To be frank, I don’t know what the point of testing functions in prim are if you can’t invoke them from rev given that we don’t support the prim/mat.hpp header. Keeping tests in prim does nothing to illuminate when that might be the case, either, and it seems like even if you did end up in that pathological state you would prefer to know that double invocations are correct from rev rather than that dead code in prim is correct.

Missed Bob’s answer to this one:

It should be relatively easy to define a test fixture we can use to test all prim functions from rev that checks that nothing was put on the autodiff stack.

Whoa… this got complicated real quick! That’s great! I’m glad we’re having this discussion.

@seantalts, when I said the decision to limit the Math API hasn’t been made, I really don’t think it has.

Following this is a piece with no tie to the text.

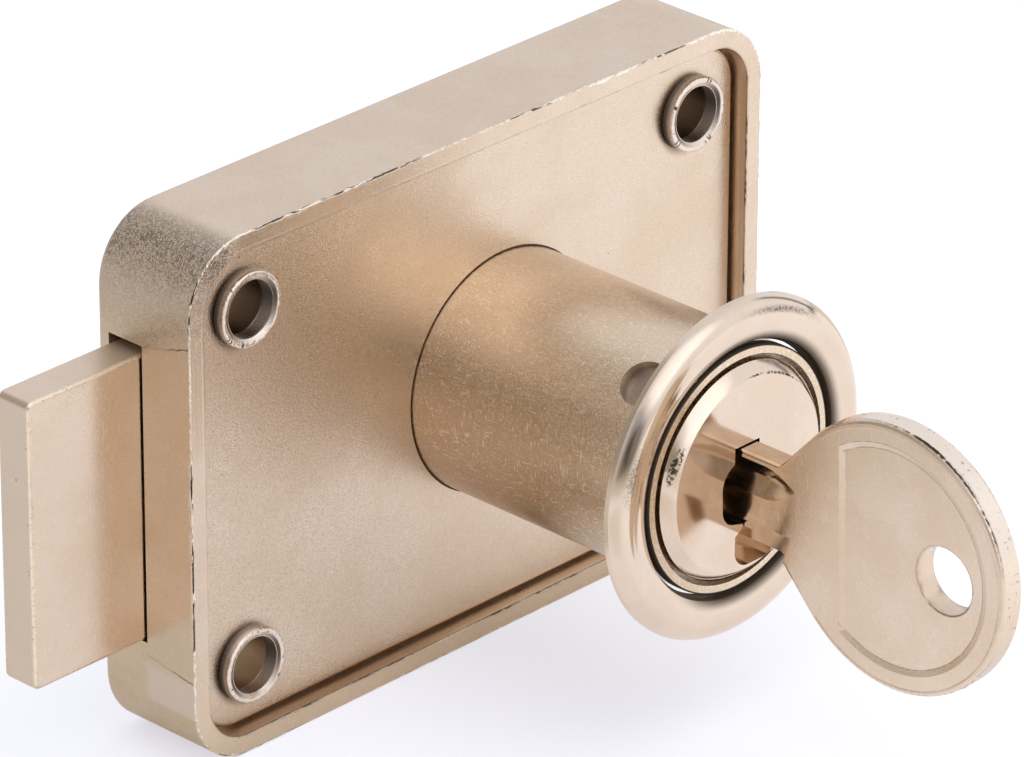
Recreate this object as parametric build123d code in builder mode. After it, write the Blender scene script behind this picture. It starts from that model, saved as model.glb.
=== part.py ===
from build123d import *
import os
from math import acos, atan2, cos, degrees, hypot, pi, radians, sin

# Cabinet cylinder lock, in millimetres. The origin is on the barrel's axis, in the plane of the case's rim,
# which lies against the door. +Y runs into the cabinet, -Y to the front, +X away from the bolt, +Z up.

# Case: a die-cast cup, open to the front, with four tubular screw posts
case_width = 56.4
case_height = 39.2
case_depth = 9.0
case_centre_x = -3.0
case_corner_radius = 5.0
rim_wall = 1.4
ledge_width = 0.8
floor_thickness = 1.2
rear_edge_radius = 0.6
rim_edge_radius = 0.3
mouth_below = 0.15
mouth_above = 0.7
mouth_front = 0.15
rail_centre_x = 12.0
rail_length = 14.0
rail_height = 1.4
rail_gap = 0.15

# Screw posts and their pattern
post_spacing_x = 44.0
post_spacing_z = 27.0
post_radius = 2.5
post_hole_radius = 2.1
post_ring_radius = 2.7
post_ring_y = 0.52
post_ring_edge = 0.3
countersink_radius = 3.4

# Cover plate, let into the rim
plate_recess = 1.2
plate_thickness = 1.0
plate_gap = 0.25
plate_edge_radius = 0.35
plate_barrel_gap = 0.12
plate_post_gap = 0.06

# Barrel and the cast pillars that clamp its flange against the plate
barrel_radius = 9.0
barrel_front_y = -21.05
barrel_bore_radius = 6.55
barrel_edge_radius = 0.15
counterbore_radius = 8.35
counterbore_floor_y = -19.85
flange_radius = 10.6
flange_thickness = 1.0
ear_width = 6.0
ear_overhang = 2.4
pillar_z = 13.0
pillar_radius = 1.7
peg_radius = 0.9
peg_gap = 0.05
locking_groove_width = 7.2
locking_groove_height = 15.5
locking_groove_back_y = -3.5
locking_groove_length = 15.5
stop_gap = 0.3
stop_width = 1.4
stop_slack = 0.5
slot_angle = 127.0
slot_width = 3.5
slot_rear_y = -15.4
slot_floor_radius = 8.2
slot_seat_radius = 8.5
slot_step_y = -19.4
slot_lip = 0.25

# Plug
plug_head_radius = 7.98
plug_face_y = -21.95
plug_chamfer = 0.8
plug_core_radius = 6.5
spigot_radius = 3.0
spigot_flat = 2.4
clip_groove_radius = 2.2
clip_groove_width = 0.4
keyway_end_y = -3.2
keyway_left_x = -1.35
keyway_step_x = -0.45
blade_gap = 0.1
face_pocket_depth = 1.8

# Wafers: six plates across the blade, sprung up and down by turns
wafer_count = 6
wafer_first_y = -17.6
wafer_pitch = 2.4
wafer_thickness = 1.0
wafer_half_width = 3.15
wafer_end_radius = 6.42
wafer_travel = 0.8
wafer_gap = 0.1
window_gap = 0.15
window_width = 2.4
spring_x = 3.95
spring_radius = 0.45
spring_bore_radius = 0.27
lug_reach_x = 4.55
lug_top_z = 1.9
lug_bottom_z = 0.9
chamber_inner_x = 3.25
chamber_outer_x = 4.75
chamber_top_z = 2.9
chamber_floor_z = -2.4

# Bolt and its drive: an eccentric pin in an upright slot, half a turn for the whole throw
bolt_throw = 10.3
bolt_tip_x = -41.5
bolt_tail_x = 12.0
bolt_half_height = 10.8
bolt_thickness = 3.0
bolt_edge_radius = 0.3
bolt_corner_radius = 0.6
bolt_clearance = 0.05
yoke_slack = 1.2
yoke_end_gap = 0.4
yoke_corner_radius = 1.2
drive_pin_radius = 1.3
drive_pin_shank_radius = 1.0
drive_pin_end_gap = 0.15
drive_pin_edge = 0.2
driver_radius = 7.0
driver_thickness = 1.0
driver_gap = 0.03
stop_nose_radius = 8.2
stop_nose_half_angle = 25.0
clip_radius = 3.6
clip_mouth = 2.6
clip_gap = 0.05
clip_thickness = 0.34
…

Ideally, we’d start a different thread that’s titled something appropriate like “Limiting the Math API to reverse mode” or something like that so it’s clear. This thread is now 38 responses deep and counting. It’s not clear what the decision is and who has made it. So… for now, the Math library’s API is what we’ve supported so far. We can change that! Just not in a way that obfuscates the decision.

There are a lot of good reasons for splitting the Math library into prim, rev, fwd, and mix. At this point, I don’t think there are good reasons for splitting each of these into scal, arr, and mat. (I remember we split into the scal, arr, mat distinction based on user requests… back when it was hard to compile Eigen and Boost together, but we’re way past that with what’s easy to install with compilers. We also didn’t understand the maintenance burden of that decision at the time.)

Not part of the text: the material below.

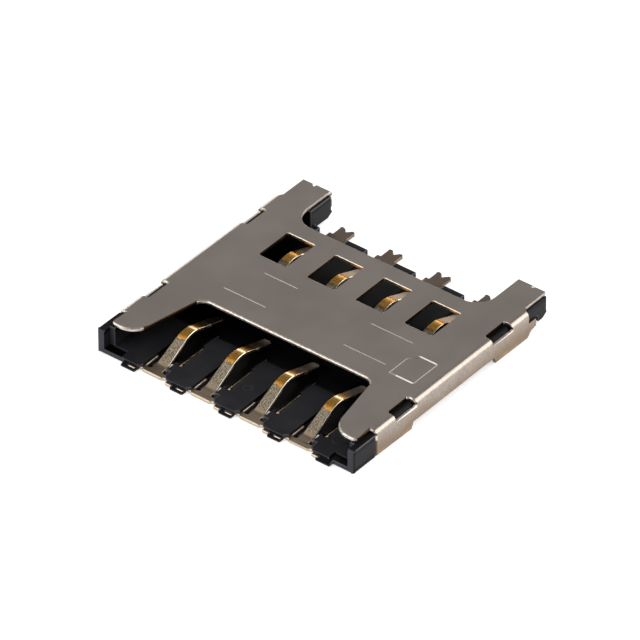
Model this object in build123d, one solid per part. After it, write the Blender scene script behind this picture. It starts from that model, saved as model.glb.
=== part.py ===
from build123d import *
import os

# Card connector for a small chip card, soldered flat on a board.
# Millimetres. X runs across the card, Y into the connector, Z up.
# The origin is the middle of the footprint, on the board.

# Contact rows
pitch = 2.54
contacts_per_row = 4
row_spacing = 6.54
front_crown_in = 2.48
rear_crown_in = 4.36
outer_crown_in = 2.88

# Heights and sheets
height = 1.27
shell_sheet = 0.15
terminal_sheet = 0.15

# Housing
foot_reach = 0.22
foot_width = 0.66
end_foot_width = 0.76
foot_shift = 0.17
foot_height = 0.2
foot_land = 0.06
floor_thickness = 0.27
floor_relief = 0.06
floor_rear_in = 1.3
relief_start_in = 3.35
relief_slope = 0.22
pocket_web = 0.18
web_start = 0.58
slit_fill = 0.1
throat_width = 0.84
throat_start = 0.09
beam_gap = 0.04
mouth_flare = 0.14
bare_rail_length = 1.5
bare_rail_slope = 0.12
bare_rail_end_radius = 0.07
wall_thickness = 0.57
lip_thickness = 0.34
lip_length = 0.45
lip_lead = 0.07
entry_width = 0.95
entry_drop = 0.07
corner_block_length = 1.44
corner_radius = 0.12
wall_seat_gap = 0.01
shell_side_gap = 0.01
side_undercut = 0.14
side_undercut_height = 0.3
post_width = 1.62
post_side_inset = 0.25
post_root = 0.3
post_rear_gap = 0.05
post_chamfer_up = 0.3
post_chamfer_in = 0.3
post_lift = 0.1
post_lip = 0.035
post_lip_height = 0.05
post_notch_start = 0.52
post_notch_width = 0.4
post_notch_radius = 0.18
post_notch_height = 0.46
post_notch_depth = 0.3
key_gap = 0.05
key_drop = 0.14
key_root = 0.1
key_slope = 0.1
rib_undercut = 0.12
tail_slot_width = 1.48
tail_slot_depth = 0.33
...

@sakrejda and @Bob_Carpenter are talking about problems that we’ve actually faced in the past. Before we had these 12 headers, we actually did have a lot of trouble compiling. We would have template metaprogramming issues that would lead to the wrong specialization being called (unintuitively) or things not compiling due to having a trait instantiated in the wrong order. This was really hard on new devs understanding how to develop for the Math library. Since splitting into the 12 headers, we haven’t had many of these problems.

@seantalts, thanks for coming at this from a different angle. One of the things you’re suggesting is something that I hadn’t considered for a long time. In the last couple posts, you’ve suggested only running with rev and mix. (If that’s what you meant from the very start, that wasn’t clear at all; it really sounded like all you wanted was reverse mode.) That’s an interesting proposal that we’ll need to evaluate, but it can be evaluated.

Before we split this into 12 headers, we actually did have 4 headers. We split it this way because the different toolchains we were supporting could not handle the compilation. If I recall correctly, we couldn’t even include the mix header and only instantiate reverse mode. That might have been a mistake on our part or it might have been compiler limitations… We could be well past that with the upgraded C++ compilers everywhere. If we are, then I think what we could consider are either what you’re suggesting or I’d even take it a step further and say we can unify it all. It’d be much simpler to have the generic template definition along with all the specializations in the same file. In theory, we should be able to include everything as long as we don’t instantiate more than what we need.

My guess, though, is that the sweet spot is splitting this into prim, rev, fwd, and mix. But once again, we could evaluate this. (I don’t know if we can actually get everything included in the right order and not instantiated until we want to; maybe it’s possible?)

You’re right, we accidentally hijacked this thread and its length and continued activity is confusing. I’m marking the solution and closing the thread - we can continue having the testing discussion on another thread if you’re interested.